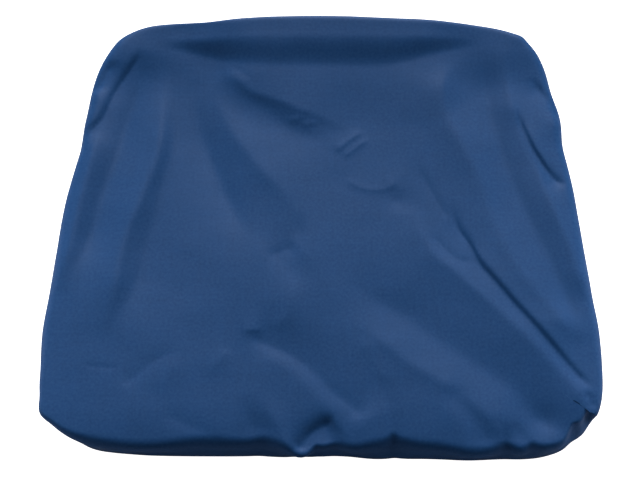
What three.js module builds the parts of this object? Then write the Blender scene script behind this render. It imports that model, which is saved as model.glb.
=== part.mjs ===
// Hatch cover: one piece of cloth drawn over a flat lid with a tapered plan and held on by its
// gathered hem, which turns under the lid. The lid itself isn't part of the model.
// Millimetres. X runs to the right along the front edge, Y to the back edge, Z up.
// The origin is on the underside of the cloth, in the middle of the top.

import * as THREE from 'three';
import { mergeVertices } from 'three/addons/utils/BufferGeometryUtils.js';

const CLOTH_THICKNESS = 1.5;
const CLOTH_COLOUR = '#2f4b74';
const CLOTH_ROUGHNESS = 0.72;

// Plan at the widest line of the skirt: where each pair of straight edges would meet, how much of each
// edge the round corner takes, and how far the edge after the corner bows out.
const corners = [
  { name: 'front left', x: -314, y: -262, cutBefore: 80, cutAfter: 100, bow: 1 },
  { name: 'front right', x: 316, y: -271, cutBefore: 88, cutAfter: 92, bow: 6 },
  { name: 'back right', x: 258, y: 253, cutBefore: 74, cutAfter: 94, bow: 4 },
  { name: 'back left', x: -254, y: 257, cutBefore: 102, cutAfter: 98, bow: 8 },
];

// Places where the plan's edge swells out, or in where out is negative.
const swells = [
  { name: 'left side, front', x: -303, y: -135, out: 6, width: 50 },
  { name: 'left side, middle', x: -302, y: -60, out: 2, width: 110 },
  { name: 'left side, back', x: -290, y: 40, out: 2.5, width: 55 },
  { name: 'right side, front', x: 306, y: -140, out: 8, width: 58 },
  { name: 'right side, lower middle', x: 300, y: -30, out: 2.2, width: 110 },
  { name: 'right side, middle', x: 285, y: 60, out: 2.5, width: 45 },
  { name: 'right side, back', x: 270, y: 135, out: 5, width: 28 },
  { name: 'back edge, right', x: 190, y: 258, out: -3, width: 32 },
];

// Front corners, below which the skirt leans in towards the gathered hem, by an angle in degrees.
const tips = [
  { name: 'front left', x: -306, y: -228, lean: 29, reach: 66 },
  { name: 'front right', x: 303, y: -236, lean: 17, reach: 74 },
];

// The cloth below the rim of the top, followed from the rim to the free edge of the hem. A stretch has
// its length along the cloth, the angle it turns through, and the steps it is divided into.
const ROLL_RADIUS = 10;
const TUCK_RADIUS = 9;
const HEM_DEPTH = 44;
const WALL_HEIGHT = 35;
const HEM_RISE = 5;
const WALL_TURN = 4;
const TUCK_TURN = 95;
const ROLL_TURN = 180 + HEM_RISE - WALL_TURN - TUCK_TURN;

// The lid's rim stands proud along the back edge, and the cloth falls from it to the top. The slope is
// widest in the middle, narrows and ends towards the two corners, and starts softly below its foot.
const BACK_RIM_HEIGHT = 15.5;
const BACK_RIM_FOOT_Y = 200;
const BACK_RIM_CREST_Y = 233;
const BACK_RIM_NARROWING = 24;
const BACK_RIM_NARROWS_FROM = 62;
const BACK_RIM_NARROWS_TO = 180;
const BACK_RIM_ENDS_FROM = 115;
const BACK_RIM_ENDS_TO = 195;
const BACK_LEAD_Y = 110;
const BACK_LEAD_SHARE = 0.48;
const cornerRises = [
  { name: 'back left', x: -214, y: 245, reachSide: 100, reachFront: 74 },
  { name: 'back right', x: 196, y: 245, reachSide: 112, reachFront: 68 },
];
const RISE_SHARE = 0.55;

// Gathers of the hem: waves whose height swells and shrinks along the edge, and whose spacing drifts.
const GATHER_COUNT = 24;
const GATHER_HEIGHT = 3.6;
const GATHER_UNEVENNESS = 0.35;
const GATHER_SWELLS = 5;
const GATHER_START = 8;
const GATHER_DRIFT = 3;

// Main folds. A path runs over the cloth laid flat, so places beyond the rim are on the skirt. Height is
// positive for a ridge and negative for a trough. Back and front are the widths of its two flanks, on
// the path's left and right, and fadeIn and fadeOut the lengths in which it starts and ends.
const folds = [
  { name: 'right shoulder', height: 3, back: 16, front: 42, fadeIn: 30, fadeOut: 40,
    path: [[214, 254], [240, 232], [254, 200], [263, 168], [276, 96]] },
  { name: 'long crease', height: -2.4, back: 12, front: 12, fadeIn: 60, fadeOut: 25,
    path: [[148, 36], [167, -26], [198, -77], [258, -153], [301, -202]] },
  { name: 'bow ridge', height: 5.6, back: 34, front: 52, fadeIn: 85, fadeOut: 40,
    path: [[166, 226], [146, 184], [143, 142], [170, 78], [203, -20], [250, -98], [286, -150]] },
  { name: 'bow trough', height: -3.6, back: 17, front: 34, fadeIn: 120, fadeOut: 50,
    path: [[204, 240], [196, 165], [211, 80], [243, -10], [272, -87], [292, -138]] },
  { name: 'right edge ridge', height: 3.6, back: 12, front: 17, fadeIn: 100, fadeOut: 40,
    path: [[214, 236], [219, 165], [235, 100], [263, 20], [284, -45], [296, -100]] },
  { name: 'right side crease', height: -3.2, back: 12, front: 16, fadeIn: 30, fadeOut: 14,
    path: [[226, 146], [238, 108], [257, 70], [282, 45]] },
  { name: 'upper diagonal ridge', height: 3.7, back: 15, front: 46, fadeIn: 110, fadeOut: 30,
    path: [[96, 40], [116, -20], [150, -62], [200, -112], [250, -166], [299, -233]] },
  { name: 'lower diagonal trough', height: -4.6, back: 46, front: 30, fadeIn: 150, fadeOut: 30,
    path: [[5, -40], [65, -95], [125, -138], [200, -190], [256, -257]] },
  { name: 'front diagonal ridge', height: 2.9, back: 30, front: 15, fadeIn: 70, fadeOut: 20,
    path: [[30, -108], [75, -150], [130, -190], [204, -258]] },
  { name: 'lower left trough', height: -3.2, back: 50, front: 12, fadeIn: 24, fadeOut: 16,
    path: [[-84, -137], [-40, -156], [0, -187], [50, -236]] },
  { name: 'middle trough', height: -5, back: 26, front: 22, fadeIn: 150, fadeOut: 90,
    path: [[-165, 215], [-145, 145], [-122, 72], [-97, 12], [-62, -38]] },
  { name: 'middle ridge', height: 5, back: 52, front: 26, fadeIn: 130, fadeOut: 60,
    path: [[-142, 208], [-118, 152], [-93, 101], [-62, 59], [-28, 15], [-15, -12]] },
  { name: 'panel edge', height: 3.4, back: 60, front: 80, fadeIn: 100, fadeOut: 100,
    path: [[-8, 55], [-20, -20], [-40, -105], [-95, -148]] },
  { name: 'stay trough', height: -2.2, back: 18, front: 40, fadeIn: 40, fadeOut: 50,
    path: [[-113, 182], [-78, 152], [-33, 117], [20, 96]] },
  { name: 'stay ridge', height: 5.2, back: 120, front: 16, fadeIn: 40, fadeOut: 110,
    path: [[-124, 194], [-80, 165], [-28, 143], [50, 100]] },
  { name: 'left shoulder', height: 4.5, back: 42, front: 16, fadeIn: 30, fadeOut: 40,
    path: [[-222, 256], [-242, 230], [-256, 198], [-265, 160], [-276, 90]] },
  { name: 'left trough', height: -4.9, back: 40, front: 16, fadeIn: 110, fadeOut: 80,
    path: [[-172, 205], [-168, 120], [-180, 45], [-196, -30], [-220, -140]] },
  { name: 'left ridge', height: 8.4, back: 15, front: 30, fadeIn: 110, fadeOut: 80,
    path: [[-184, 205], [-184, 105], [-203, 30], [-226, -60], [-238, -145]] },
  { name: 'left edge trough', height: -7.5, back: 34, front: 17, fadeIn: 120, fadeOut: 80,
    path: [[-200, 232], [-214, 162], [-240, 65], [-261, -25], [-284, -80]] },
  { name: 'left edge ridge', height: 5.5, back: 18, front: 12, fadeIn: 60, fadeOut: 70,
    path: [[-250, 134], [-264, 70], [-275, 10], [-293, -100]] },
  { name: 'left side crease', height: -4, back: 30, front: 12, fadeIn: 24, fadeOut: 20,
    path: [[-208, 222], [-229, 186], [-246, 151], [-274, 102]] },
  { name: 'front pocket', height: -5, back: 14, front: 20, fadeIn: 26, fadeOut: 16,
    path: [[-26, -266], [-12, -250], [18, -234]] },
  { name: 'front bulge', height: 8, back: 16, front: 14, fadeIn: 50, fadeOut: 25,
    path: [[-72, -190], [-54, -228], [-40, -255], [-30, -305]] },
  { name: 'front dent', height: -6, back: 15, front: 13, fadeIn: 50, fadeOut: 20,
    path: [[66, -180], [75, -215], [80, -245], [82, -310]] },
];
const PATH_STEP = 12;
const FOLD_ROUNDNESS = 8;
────
Everything from the first line above up to and including the line that contains "const CLOTH_ROUGHNESS = 0.72;" should be printed exactly; please print only that.

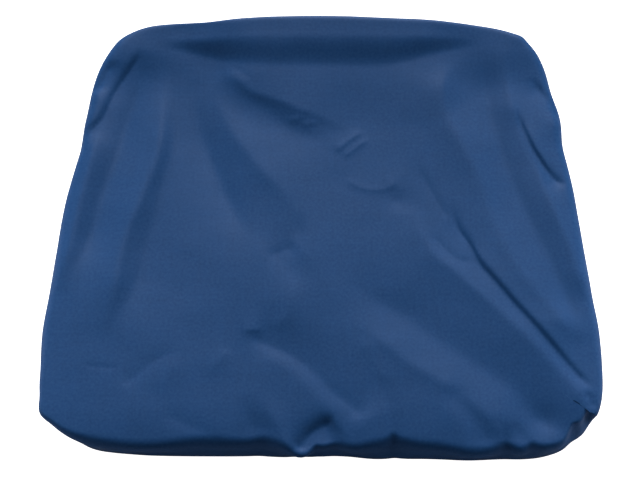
What three.js module builds the parts of this object? Then write the Blender scene script behind this render. It imports that model, which is saved as model.glb.
=== part.mjs ===
// Hatch cover: one piece of cloth drawn over a flat lid with a tapered plan and held on by its
// gathered hem, which turns under the lid. The lid itself isn't part of the model.
// Millimetres. X runs to the right along the front edge, Y to the back edge, Z up.
// The origin is on the underside of the cloth, in the middle of the top.

import * as THREE from 'three';
import { mergeVertices } from 'three/addons/utils/BufferGeometryUtils.js';

const CLOTH_THICKNESS = 1.5;
const CLOTH_COLOUR = '#2f4b74';
const CLOTH_ROUGHNESS = 0.72;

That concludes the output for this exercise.